Am 04.03.2017 um 11:51 schrieb mlist:
>
> Hi,
>
> after discussing about haproxy client certificate management with 
> other forum users/devel, I ask if it is possible to improve haproxy 
> client certificates management
>
> with this case specs:
>
> Allow haproxy to manage client certificates using technique like SSL 
> Renegotiation - as Apache do (see below). This will introduce many
>
> improvements allowing to apply simply up to the level of directory and 
> allowing to use acl logic haproxy just employ, to the client certificate
>
> management process.
>
> Apache (SSLVerifyClient Directive)
>
>                         This directive sets the Certificate 
> verification level for the Client Authentication.

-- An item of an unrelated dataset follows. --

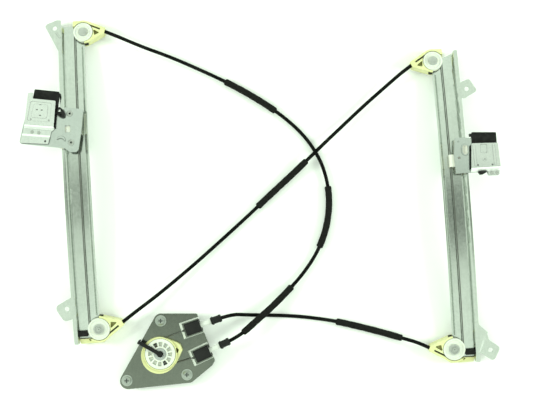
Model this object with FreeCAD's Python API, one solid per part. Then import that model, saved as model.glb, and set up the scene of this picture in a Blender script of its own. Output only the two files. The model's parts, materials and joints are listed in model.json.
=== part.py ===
import FreeCAD, Part
import math
import os

# Dual rail cable window regulator, lying flat with its carriers upwards.
# Millimetres, +Z up, origin at the bottom centre of the object's box.
# The object is point symmetric in its layout: each rail is described once in a rail
# frame, with u across the rail towards the inner side, v along it towards the top of
# the door, and h up from the underside of the rail's web.

Vector = FreeCAD.Vector

# Rails
rail_lean = 3.67
arc_radius = 1600.0
rail_place = {"left": (-264.8, 35.4), "right": (286.4, 0.7)}
pulley_station = {"left": 221.0, "right": 214.0}
rail_sheet = 1.5
rail_bend = 2.2
web_outer = -17.0
web_inner = 10.5
wall_height = 10.0
lip_reach = 23.5
inner_lip_height = 5.2
inner_lip_slope = 2.8
inner_lip_width = 2.0
rail_past = {"top": 14.6, "bottom": 21.0}
web_past = {"top": 9.0, "bottom": 14.0}
web_notch = {"top": -1.6, "bottom": -17.0}
wing_reach = 15.2
rail_top_trim = {
    "left": [(-60.0, 13.2), (5.0, 13.2), (5.0, 30.0), (-60.0, 30.0)],
    "right": [(-1.6, 5.9), (-16.0, 11.7), (-18.8, 14.5), (-18.8, 30.0), (5.0, 30.0), (5.0, 5.9)]}
lip_stops_before_pulley = 20.0
rail_tab = {"from": 8.0, "to": 22.0, "half_length": 9.0}

# Ears on the rails' outer lips: outline in u and v from the pulley's station, hole, hole radius
ear_hole = 3.4
ears = {
    ("left", "top"): {
        "outline": [(-42.4, 12.3), (-39.3, 16.2), (-24.7, 21.4), (-18.6, 20.8), (-20.0, -34.9)],
        "round": [2.0, 4.0, 5.0, 1.0, 1.0], "hole": (-28.0, 8.6)},
    ("left", "bottom"): {
        "outline": [(-48.5, 36.5), (-24.0, 49.0), (-20.0, 46.0), (-20.0, 18.0), (-36.0, 14.0)],
        "round": [7.0, 2.0, 1.0, 2.0, 7.0], "hole": (-30.6, 32.8)},
    ("right", "top"): {
        "outline": [(-20.0, -37.6), (-37.0, -31.0), (-47.6, -50.4), (-27.0, -61.0), (-20.0, -57.4)],
        "round": [1.0, 4.0, 4.0, 4.0, 1.0], "hole": (-32.1, -46.4)},
}
joggle_ear = {
    "web": [(-20.0, 38.0), (-23.3, 35.4), (-33.1, 25.0), (-21.1, -10.8), (-20.0, -10.8)],
    "upper_line": [(-32.5, 25.0), (-20.5, -10.8)], "lower_line": [(-37.2, 21.8), (-25.7, -8.9)],
    "ear": [(-36.0, 19.6), (-38.4, 9.8), (-54.6, -2.5), (-44.3, -22.6), (-25.0, -8.6)],
    "round": [0.0, 4.0, 5.0, 5.0, 0.0], "hole": (-39.9, -5.3), "drop": 3.5}
ear_rib = [(-27.2, 1.4), (-25.6, 2.5), (-19.6, -6.6), (-21.0, -7.7)]

# Pulleys, their rivets and the inner cable
cable_radius = 0.75
cable_height = 7.1
pulley_u = 14.0
pulley_width = 7.0
pulley_radius = {"top": 14.4, "bottom": 16.2}
pulley_cable_radius = {"top": 13.5, "bottom": 14.4}
groove_clearance = 0.35
rivet_radius = 4.0
running_clearance = 0.06
rivet_head_radius = {"top": 6.7, "bottom": 7.8}
rivet_dome_height = 3.2
rivet_flat_height = 1.4

# Pulley housings
base_depth = 4.0
seat_gap = 0.15
housing_rim = 11.2
floor_top = 3.4
pocket_gap = 0.8
housing_wall = 2.6
exit_angle = {("left", "top"): 25.0, ("left", "bottom"): 36.0,
              ("right", "top"): 32.0, ("right", "bottom"): 30.0}
nose_length = {("left", "top"): 29.0, ("left", "bottom"): 33.0,
               ("right", "top"): 29.5, ("right", "bottom"): 33.0}
nose_outer = 4.6
nose_inner = 3.5
socket_depth = 7.0
housing_past_pulley = {"top": 17.4, "bottom": 21.2}
housing_left = {"top": -16.5, "bottom": -30.7}
block_left = {"top": -15.1, "bottom": -30.7}
block_slope = {"top": 0.6, "bottom": 2.0}
block_recess = [(-17.2, 15.2), (-13.2, 15.0), (-13.6, 18.8)]
end_block_top = {"top": 11.2, "bottom": 4.5}

# Carriers
carrier_rest = {"left": 74.2, "right": 70.0}
carrier_floor = 11.8
carrier_sheet = 2.0
slide_clearance = 0.35
liner_sheet = 1.5
glass_gap = 6.0
jaw_sheet = 1.8
carrier_rivet_radius = 4.4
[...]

Notice that this 
> directive can be used both in per-server and per-directory context. In 
> per-server context it applies to the client authentication
>
> process used in the standard SSL handshake when a connection is 
> established. In per-directory context it forces a SSL renegotiation 
> with the reconfigured client verification level after the HTTP request 
> was read but
>
> before the HTTP response is sent.
>
>                         Also "IIS" allow this level of configuration
>
> Requisites:
>
> 1.Share one IP, without forcing to use different bind on different 
> ip:443 pairs wasting IPs
>
> 2.Allow to have the default cert to use for non-SNI client for the 
> same domain used also for client certificate request
>
> 3.Avoid trick configuration with localhost:port redirection that 
> introduce confusion and pose issues on complex configurations (ie: 
> http://serverfault.com/questions/662662/haproxy-with-sni-and-different-ssl-settings)
>

For those first 3 points we don't need renegotiation.

Current implementation is buggy, but once we merge:
"BUG/MEDIUM: ssl: fix verify/ca-file per certificate"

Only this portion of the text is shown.